Cell State and Dynamics (Research Project 1 - RP1)

Investigators: D. Mitchell Magee, Ph.D. and Brianne Petritis

Collaborators: Garry Nolan, Ph.D. and Parag Mallick, Ph.D. (Stanford University) and Richard Bonneau, Ph.D. (New York University)

As part of the NIH initiated a multidisciplinary effort, Physical Sciences in Oncology (PSOC) program, which aims to gain a better understanding of how cancer develops, we are combining the power of NAPPA with surface plasmon resonance imaging (SPRi) to determine the kinetics of protein-protein interactions in various pathways involved in cancer development. The primary objective of RP1 is the development of computational models that reduce the complexity of molecular and cellular events to a small set of inputs (e.g., genetic background of a cell, environmental context) and outputs (e.g., cell physiology, cell state, likelihood of state change).  We will combine the studies from multiple laboratories to map the signals within a tumor cell with and without therapeutic treatment. Burkitt’s lymphoma is an ideal disease to create a virtual cancer model because the B-cell signaling pathway is relatively well-known and cell lines can be used to study the disease at the cell, tumor, and animal level (see image).
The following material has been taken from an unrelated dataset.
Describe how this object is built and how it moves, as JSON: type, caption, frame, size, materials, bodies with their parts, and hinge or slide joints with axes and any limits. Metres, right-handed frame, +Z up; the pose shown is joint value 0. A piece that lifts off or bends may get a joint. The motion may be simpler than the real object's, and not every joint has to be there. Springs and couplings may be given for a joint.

Thus far, we have quantitatively characterized the B-cell receptor signaling pathway , which has never been done before for any signaling pathway.

Additional studies will include flow cytometry to assess phosphorylation events and studies of various cancer cell lines at multiple treatment stages, which will be performed in Gary Nolan's laboratory.  The data from these platforms will be analyzed by Rich Bonneau utilizing a variety of analytical tools including Rosetta.  The cumulative efforts will provide analytical methods to model cell signaling pathways involved in tumorigenesis.

 


 

Integrated multi-scale analysis of tumor and host response to therapy (Research Project 4 - RP4)

Investigators:  D. Mitchell Magee, Ph.D. and Marika Hopper

Collaborators: Shan X. Wang, Ph.D. (Stanford University), Scott Lowe, Ph.D. and Cornelius Miething Ph.D. (Memorial Slaon-Kettering Cancer Center), Anand Asthagiri, Ph.D. (Northeastern University), Dan Ruderman, Ph.D. (Applied Minds, Inc), David Agus, Ph.D. (University of Southern California), and Danny Hillis, Ph.D. (Applied Minds, Inc)

Our second PSOC project utilizes nucleic acid programmable protein arrays (NAPPA) to identify autoantibodies that arise during tumor development.  We will first focus on a model lymphoma system and then we will expand these studies to models of lung cancer and acute myelogenous leukemia.  In addition to autoantibodies, select cytokines and other proteins will be monitored using a unique magnetonanosensor platform developed by Shan Wang at Stanford University.

Our results from RP1 and RP4 will be analyzed by Anand Asthagiri and Dan Ruderman for patterns of responsiveness to identify key protein pathways involved in the host response to tumor challenge.  These results will be fed back to the model developers to assess the effect of these pathways on potential therapeutic interventions.  Thus, the integration of the four PSOC research programs will provide fundamental new modalities to predict response to therapy.